Sunday, May 10, 2009

Here I Sit

Next week--May 11th--will mark the second graduation I have failed to attend. Both were voluntary decisions; the first because my family lives in Oregon and wasn't about to fly out to Cleveland just to watch me put on a cap and gown, while the second was the result of my wife Amanda and I deciding we would rather spend time with her family in New Jersey than spend another week in our crappy one bedroom apartment.

We left on May 7th, and on May 9th Amanda was admitted to the hospital. The last few days she's been battling with a small papule that grew into full-blown preseptal cellulits, and I've been keeping vigil at her bedside to make sure that she gets the best possible care. This has turned out to be a pretty easy task, because the quality of care here is excellent, and the facility is both well-designed and contemporary.

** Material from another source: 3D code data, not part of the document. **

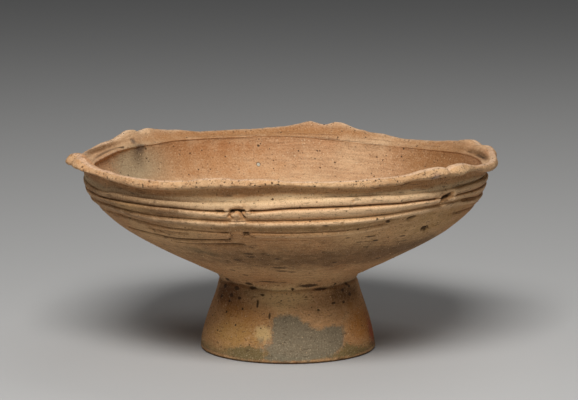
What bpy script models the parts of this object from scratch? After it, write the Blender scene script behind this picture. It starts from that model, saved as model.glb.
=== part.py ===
"""Pedestal dish of fired earthenware: a wide shallow bowl with a scalloped rim, on a flared hollow foot.

Metres, +Z up, at rest on its foot. The origin is on the ground in the middle of the plan. Azimuths are in
degrees, counted from the front (-Y) towards the right (+X). The bowl and the foot were built up and smoothed
as one body of clay, so the dish is one solid: one closed wall swept round the axis, from the middle of the
bowl's floor, over the rim, down the outside and up into the hollow of the foot.
"""

import math

import bmesh
import bpy
from mathutils import Vector

# Foot
FOOT_HEIGHT = 0.042  # ground to the waist, where the foot meets the bowl
FOOT_RADIUS = 0.0512  # outside, on the ground
WAIST_RADIUS = 0.0401  # outside, at the waist
FOOT_WALL = 0.0068
FOOT_EDGE = 0.0013  # rounding of the bottom ring's two edges
WAIST_HANDLE = (0.21, 0.69)  # curve's handle under the waist: shares of the foot's flare and height
BASE_HANDLE = (0.94, 0.36)  # curve's handle over the ground

# Bowl
BOWL_RISE = 0.0706  # waist to the crest of the rim
BOWL_RADIUS = 0.1189  # middle of the outside wall's relief, under the lip
BOWL_WALL = 0.0056
BOWL_LEAN = -0.001  # sideways shift of the mouth over the foot
JOIN_SPREAD = 0.0009  # the bowl meets the foot this far outside the waist
JOIN_RISE = 0.0028  # and this far above it
JOIN_HANDLE = (0.57, 0.35)  # curve's handle out from the join: shares of the bowl's width and rise
BOWL_FULLNESS = 0.575  # share of the rise above which the wall is drawn up straight

# Rim, lip and the ledge inside it
LIP_HEIGHT = 0.0052
LIP_THICKNESS = 0.0052
LIP_OVERHANG = 0.0038  # how far the lip stands out from the wall
NECK_HEIGHT = 0.0047  # plain band under the lip
NECK_DEPTH = 0.0016
LEDGE_DROP = 0.0052  # crest of the rim to the ledge
LEDGE_RELIEF = 0.0012  # depth of the recess over the ledge
LEDGE_NOSE = 0.0006  # how far the ledge stands in from the wall

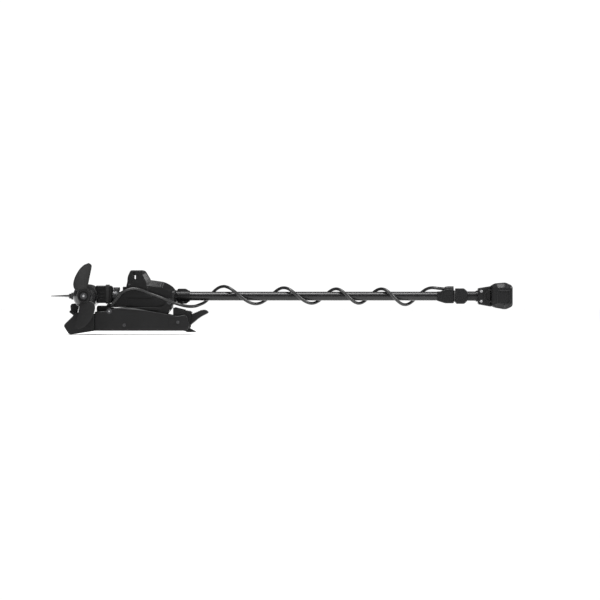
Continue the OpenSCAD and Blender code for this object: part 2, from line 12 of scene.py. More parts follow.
import bmesh
import bpy
import numpy as np
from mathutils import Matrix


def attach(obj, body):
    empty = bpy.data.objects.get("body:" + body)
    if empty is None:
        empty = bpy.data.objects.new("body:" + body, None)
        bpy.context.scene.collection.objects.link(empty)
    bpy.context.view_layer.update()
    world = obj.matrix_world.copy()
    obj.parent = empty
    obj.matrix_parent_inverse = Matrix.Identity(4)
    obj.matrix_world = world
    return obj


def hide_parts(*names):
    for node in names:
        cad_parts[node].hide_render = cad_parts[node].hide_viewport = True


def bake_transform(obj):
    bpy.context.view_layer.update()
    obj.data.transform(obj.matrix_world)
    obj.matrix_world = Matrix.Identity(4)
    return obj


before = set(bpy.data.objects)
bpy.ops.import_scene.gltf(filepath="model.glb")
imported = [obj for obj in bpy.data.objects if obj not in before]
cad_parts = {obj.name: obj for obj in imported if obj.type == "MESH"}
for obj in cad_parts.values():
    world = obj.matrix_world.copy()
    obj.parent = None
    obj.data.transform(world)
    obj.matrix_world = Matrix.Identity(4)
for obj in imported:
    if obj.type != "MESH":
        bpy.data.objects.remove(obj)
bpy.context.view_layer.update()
MM = 0.001
log = logging.getLogger("trolling_motor")
Points = np.ndarray

# Places and radii, in millimetres. A pair is X and Z.
SHAFT_Z = 124.0
SHAFT_R = 16.0
POD_X = -199.0
POD_R = 43.0
CLAMP_X = 1060.0
LIFT_AXLE = (-114, 70)
HOUSING_AXLE = (100, 104)
TIE_DECK_AXLE = (-131, 53)
TIE_HOUSING_AXLE = (18, 78)
PEDAL_AXLE = (157, 46)
SEAM = 0.15  # half the gap between two mirrored shells
SHAFT_FIT = 0.1  # clearance round the shaft


# ---------------------------------------------------------------- shader maths


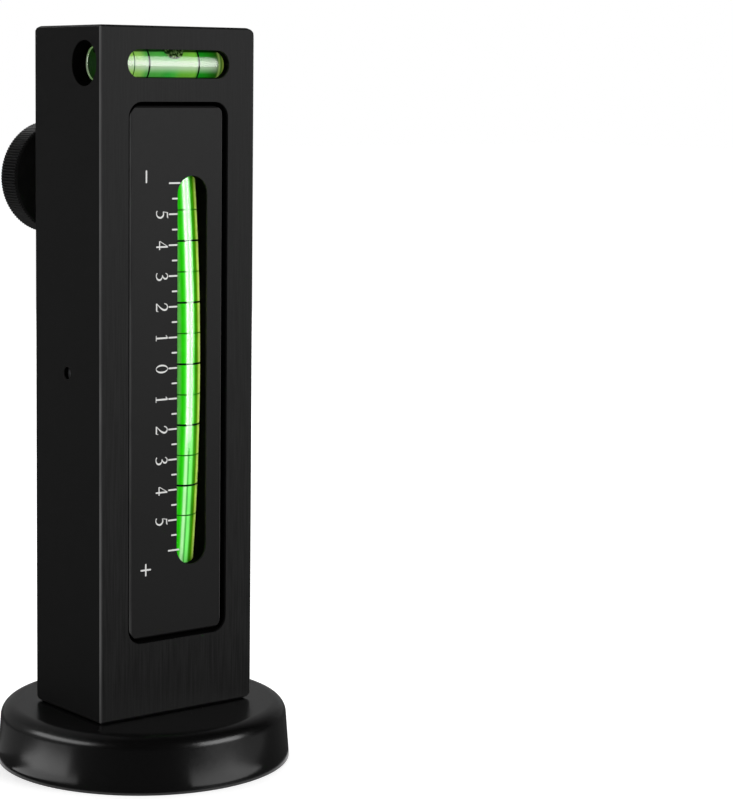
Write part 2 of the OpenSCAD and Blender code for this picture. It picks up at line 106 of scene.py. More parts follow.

I almost never get sick, and have never been hospitalized (exempting a couple brief ER visits as a kid), so my knowledge of the health care delivery system is a little one-sided. I think that's what made it so easy to get into the field in the first place. It seemed in school like my experience was not out of the ordinary, with most of the nursing students rarely getting ill and having experienced health care delivery vicariously, rather than principally. Hell, I didn't even have vicarious experiences to draw on--my family is also of remarkably good health.

There's no proxy for a sudden shift in perspective in regards to your work environment. I think we have all had the experience of attempting to use technology or a service, and being forced to wonder "did the person who designed this thing ever have to use it?" According to my Computer Science friends, the answer is probably "no".

So as a nurse, as a husband, and as an informaticist I'm trying to mine this experience for all its worth. I blogged before "blog" was coined by Peter Merholz, instead just writing what I thought of as short essays and posting them to a Tripod account in order to teach myself HTML. I haven't done it in a while though, because I've been busy. As most nurses can appreciate, nursing school isn't a picnic at any level, and this last year was a marathon of academic coursework and a full-time internship that left me barely enough time to get married to Amanda and still get out with my sanity.

With no school, employment, or personal obligations right now, my wife's care is all I'm focused on. That said, there are large breaks in the day (like now) where she's asleep and there's no work to do, so I've decided to blog again, and what better to blog about than the thing I know best. So the next few posts are going to dedicated to my experience on the client-side of care, and how they reflect pertinent issues within the healthcare delivery system and health information technology.